Why GW1 Sets the Tone for Your Entire Season
Gameweek 1 is the most information-constrained moment in FPL. Every manager is working from the same pre-season fixtures, no competitive matches have been played, and the price structure has been set without any real-world data to validate it. Getting GW1 right does not guarantee a great season, but getting it badly wrong can cost you 50-100k rank before the season has barely started.
The biggest GW1 mistake is over-optimising for form. Pre-season friendlies are notoriously unreliable predictors of competitive performance — clubs rotate heavily, managers use different systems, and results rarely transfer. The pre-season metrics worth trusting are: confirmed starting XI status, set-piece roles (corners, free kicks, penalties), and fixture difficulty for the opening six gameweeks. Everything else is noise.

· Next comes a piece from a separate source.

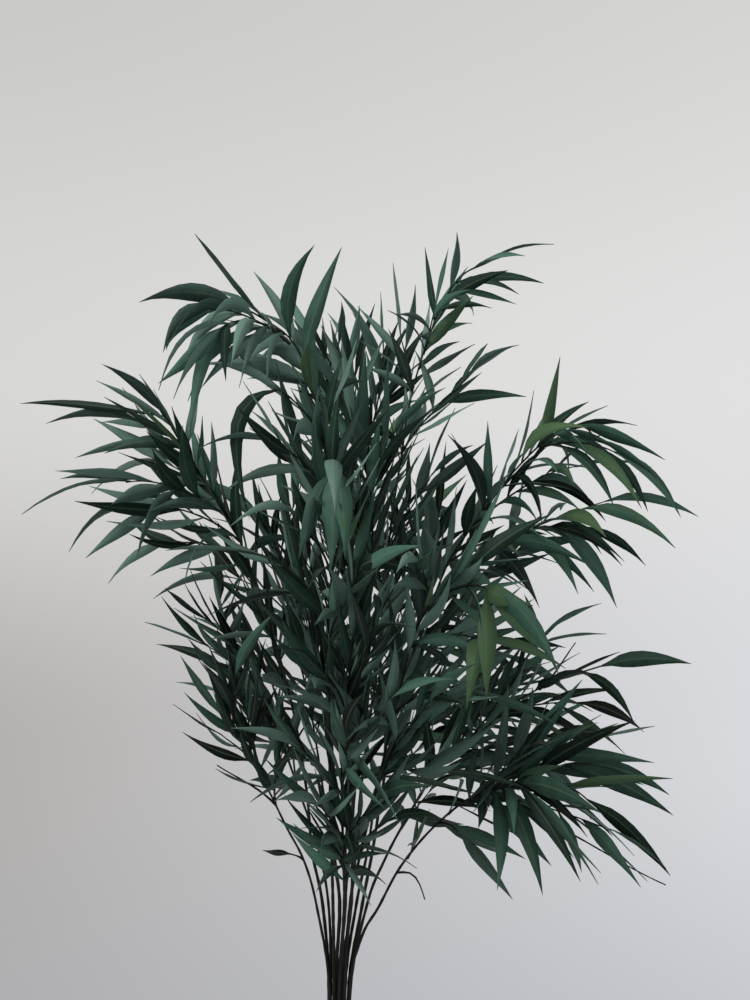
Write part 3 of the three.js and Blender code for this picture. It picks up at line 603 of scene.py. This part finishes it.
def clear_line(stem, make_line, wood):
    """The first of a line's sideways shifts that is clear of other stems' wood, or the clearest."""
    others = [twig["beads"] for twig in wood if twig["stem"] != stem]
    others = np.vstack(others) if others else np.full((1, 3), FAR_AWAY)
    best, best_gap = None, -1
    for step in range(NUDGES):
        angle = step * GOLDEN_ANGLE
        shift = np.array([math.cos(angle), math.sin(angle), 0.0]) * NUDGE * math.sqrt(step)
        made = make_line(shift)
        apart = beads(made[1])[:, None] - others[None]
        gap = min(WOOD_SPACING, math.sqrt((apart ** 2).sum(axis=2).min()))
        if gap > best_gap:
            best, best_gap = made, gap
        if best_gap >= WOOD_SPACING:
            break
    return best


def grow(stem, number, made, leafy, row, radius, tip_radius):
    """A stem, number 0, or one of its twigs: its lines, its thickness and how its leaves stand."""
    smooth, chain, stations = made
    return {
        "stem": stem, "number": number, "smooth": smooth, "chain": chain, "stations": stations,
        "beads": beads(chain), "leaf_start": chain[1][-1] * leafy,
        "leaf": row["leaf"], "hang": row.get("hang", 1),
        "radius": radius, "tip_radius": tip_radius,
    }


wood = []
for stem, row in enumerate(STEMS):
    made = clear_line(stem, lambda shift: stem_line(row, shift), wood)
    wood.append(grow(stem, 0, made, row["leafy"], row, STEM_RADIUS, STEM_TIP_RADIUS))
for stem, row in enumerate(STEMS):
    for i, side in enumerate(row["branches"]):
        made = clear_line(stem, lambda shift: branch_line(wood[stem]["chain"], side, shift), wood)
        wood.append(grow(stem, i + 1, made, TWIG_BARE, side, TWIG_RADIUS, TWIG_TIP_RADIUS))


def add_twig(bm, twig):
    """One twig: a small ring drawn along its line, swollen and narrowed a little along it, then closed.
    """
    line = twig["smooth"]
    length = line[1][-1]
    count = max(FEWEST_STATIONS, round(length / WOOD_STATION))
    ring = bmesh.ops.create_circle(bm, cap_ends=False, segments=WOOD_SIDES, radius=1)["verts"]
    bmesh.ops.contextual_create(bm, geom=ring)
    edges = list({edge for vert in ring for edge in vert.link_edges})
    base = [vert.co.copy() for vert in ring]
    for i in range(count + 1):
        if i > 0:
            made = bmesh.ops.extrude_edge_only(bm, edges=edges)["geom"]
            edges = [item for item in made if isinstance(item, bmesh.types.BMEdge) and item.is_boundary]
            ring = [item for item in made if isinstance(item, bmesh.types.BMVert)]
        point, along, over, side = frame_at(line, length * i / count)
        drift = SWELL_DRIFT * (draw(twig["stem"], twig["number"], i) - 0.5)
        swell = 1 + SWELL * math.sin(i * SWELL_TURN) + drift
        thick = mix(twig["radius"], twig["tip_radius"], (i / count) ** TAPER) * swell
        for vert, start in zip(ring, base):
            vert.co = Vector((point + (side * start.x + over * start.y) * thick) * MM)
    bmesh.ops.contextual_create(bm, geom=ring)


def bark_material():
    material, tree, skin, link = shader("dark_bark")
    place = tree.nodes.new("ShaderNodeTexCoord")
    split = tree.nodes.new("ShaderNodeSeparateXYZ")
    height = tree.nodes.new("ShaderNodeMapRange")
    height.inputs["From Min"].default_value = 0.25
    height.inputs["From Max"].default_value = 0.75
    streak = tree.nodes.new("ShaderNodeTexNoise")
    streak.inputs["Scale"].default_value = 140
    streak.inputs["Detail"].default_value = 4
    stretch = tree.nodes.new("ShaderNodeMapping")
    stretch.inputs["Scale"].default_value = (1, 1, 0.12)
    wood_tint = add_ramp(tree, [(0.3, (0.004, 0.004, 0.004)), (0.7, (0.012, 0.011, 0.010))])
    green_tint = add_ramp(tree, [(0.3, (0.006, 0.009, 0.006)), (0.7, (0.016, 0.022, 0.013))])
    blend = tree.nodes.new("ShaderNodeMix")
    blend.data_type = "RGBA"
    rise = tree.nodes.new("ShaderNodeBump")
    rise.inputs["Strength"].default_value = 0.5
    rise.inputs["Distance"].default_value = 0.0004
    link(place.outputs["Object"], split.inputs["Vector"])
    link(split.outputs["Z"], height.inputs["Value"])
    link(place.outputs["Object"], stretch.inputs["Vector"])
    link(stretch.outputs["Vector"], streak.inputs["Vector"])
    link(streak.outputs["Fac"], wood_tint.inputs["Fac"])
    link(streak.outputs["Fac"], green_tint.inputs["Fac"])
    link(height.outputs["Result"], blend.inputs["Factor"])
    link(wood_tint.outputs["Color"], blend.inputs["A"])
    link(green_tint.outputs["Color"], blend.inputs["B"])
    link(blend.outputs["Result"], skin.inputs["Base Color"])
    link(streak.outputs["Fac"], rise.inputs["Height"])
    link(rise.outputs["Normal"], skin.inputs["Normal"])
    skin.inputs["Roughness"].default_value = 0.62
    skin.inputs["Specular IOR Level"].default_value = 0.15
    return material


bark = bark_material()
for stem, row in enumerate(STEMS):
    bm = bmesh.new()
    for twig in wood:
        if twig["stem"] == stem:
            add_twig(bm, twig)
    bmesh.ops.recalc_face_normals(bm, faces=bm.faces)
    new_piece(f"{row['name']}_wood", bm, bark, f"stem_{row['name']}")

# The leaves. Narrow sickle leaves of preserved eucalyptus, dyed a dark blue-green and kept supple
# with glycerine: a short stalk, a pale midrib and a long thin tip, thin as card. They stand in a
# spiral round each twig, turned every way, and are paler and greyer underneath.
LEAF_PITCH = 18
LEAF_LENGTH = (60, 100)
LEAF_SLENDERNESS = (0.1, 0.145)
LEAF_SINK = 4
LEAF_CHOICES = 12
CHOICE_TURN = 1.1
TURN_DRIFT = (-0.6, 0.6)
FOOT_OPENING = 0.85
HEAD_OPENING = 0.5
OPENING_DRIFT = (0.35, 1.6)
END_OPENING = (0.05, 0.25)
LEAF_SAG = (0.3, 0.9)
SAG_BY_FLATNESS = (0.3, 1.1)
LEAF_SWAY = (-0.6, 0.6)
LEAF_ROLL = (0.3, 2.8)
LEAF_TWIST = (-0.6, 0.6)
BEND_PLACE = 0.42
BEND_REACH = 0.6
INNER_OPENING = 0.75
INNER_LENGTH = 0.85
INNER_HANG = -1.1
SEED = 30
TONE_DRAW = 97
SAME_PLACE = 0.05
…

The second GW1 mistake is buying a squad that is impossible to navigate mid-season. A front-heavy premium allocation (two £13m forwards, for example) leaves insufficient budget for quality across all other positions. The best GW1 squads have a clear premium spine and then a smart supporting cast of reliable mid-price picks, not a collection of stars at the expense of squad depth.
GW1 Captain Strategy
Captaining the most popular asset in GW1 is lower-risk than it appears. When 40-50% of managers own the same captain, blanking from that pick means you are broadly keeping pace with the field rather than falling behind it. The damage is not captaining the template captain who blanks; it is captaining a differential who blanks while the template captain scores.
The highest-upside GW1 captain is a premium player with a home fixture against newly promoted opposition or a historically leaky defence. This pairing typically delivers: all the attacking involvement of a premium player, plus a generous match-up that maximises the probability of a clean sheet or goal involvement. The worst GW1 captain picks are on-paper differentials — players who are low-owned for good reasons, often because they have an away fixture against a solid defence or are recovering from a pre-season knock.
The vice captain rule also matters on GW1 more than any other week. With a weekend full of matches and multiple simultaneous fixtures, your vice captain could inherit the armband before you can react. Set your VC as a second premium asset with a different fixture window, not a spare budget pick.
Budget Structure for GW1
The £100m GW1 budget structure that consistently performs well follows a rough allocation: £12m-£13m goalkeeper (top-six first choice), £20-22m across four defenders (two premium, two budget), £35-38m across five midfielders (two or three premiums plus budget enablers), and £22-25m on three forwards (one or two premiums plus a budget forward).
The budget defender rotation principle says: buy two premiums from attacking full-back roles at big clubs (£6.5-8m range), two reliable budget options from clubs expected to keep clean sheets regularly (£4.5m range), and accept that the fifth defender spot can be a price-point rotator. Never spend above £8.5m on a defender unless they have exceptional attacking return history.
Resist the temptation to buy five midfielders under £5.5m to unlock two £13m forwards plus a £12m premium midfielder. This squad structure plays itself into corners immediately — when one budget midfielder blanks or gets dropped, you have no flexibility to upgrade because the budget is locked into the premium spine. The most manageable GW1 squads have at least £3-4m in the bank at deadline.
Which Premiums Are Non-Negotiable for GW1
In most seasons, there are two or three players whose expected points advantage over the field is large enough that not owning them is a structural disadvantage. These "non-negotiables" are not necessarily the most expensive players — they are the ones with the highest floor of involvement given their role, team quality, and opening fixtures.
Non-negotiables tend to share these characteristics: penalty taker or key set-piece deliverer, first name on the teamsheet for a top-six club, home fixture in GW1 or GW2 against recently promoted or weak defensive opposition, and a price that reflects their quality rather than their ceiling (i.e., not priced at £12.5m on hype alone).
The rest of your squad can be differentiated — owning a strong GW1 that differs in 2-3 players from the template is fine and gives you upside if those picks deliver. But starting GW1 without the non-negotiables requires them to blank while your differential returns, which is not a strategy so much as a bet.
GW1 Differentials Worth the Risk
A differential for GW1 is any player owned by fewer than 10% of managers. The best GW1 differentials are not random — they share a profile: confirmed starter in a strong attacking system, favourable GW1 fixture, and a price point that suggests they have been overlooked rather than priced correctly.
Strong GW1 differential profiles include: a newly signed attacker at a big club who has not yet triggered the ownership spike that comes after media coverage, a wide midfielder from a mid-table club playing a newly promoted side at home in GW1, or a goalkeeper from a club expected to keep multiple early-season clean sheets at a price below the premium tier.
The key rule for GW1 differentials: they should add value even if they blank in GW1. A differential who has good fixtures through GW6 is worth holding if GW1 is a blank — it is a season-long hold, not a one-week punt. Avoid differentials whose only appeal is a single GW1 match-up, because you are taking ownership risk without the medium-term upside to justify it.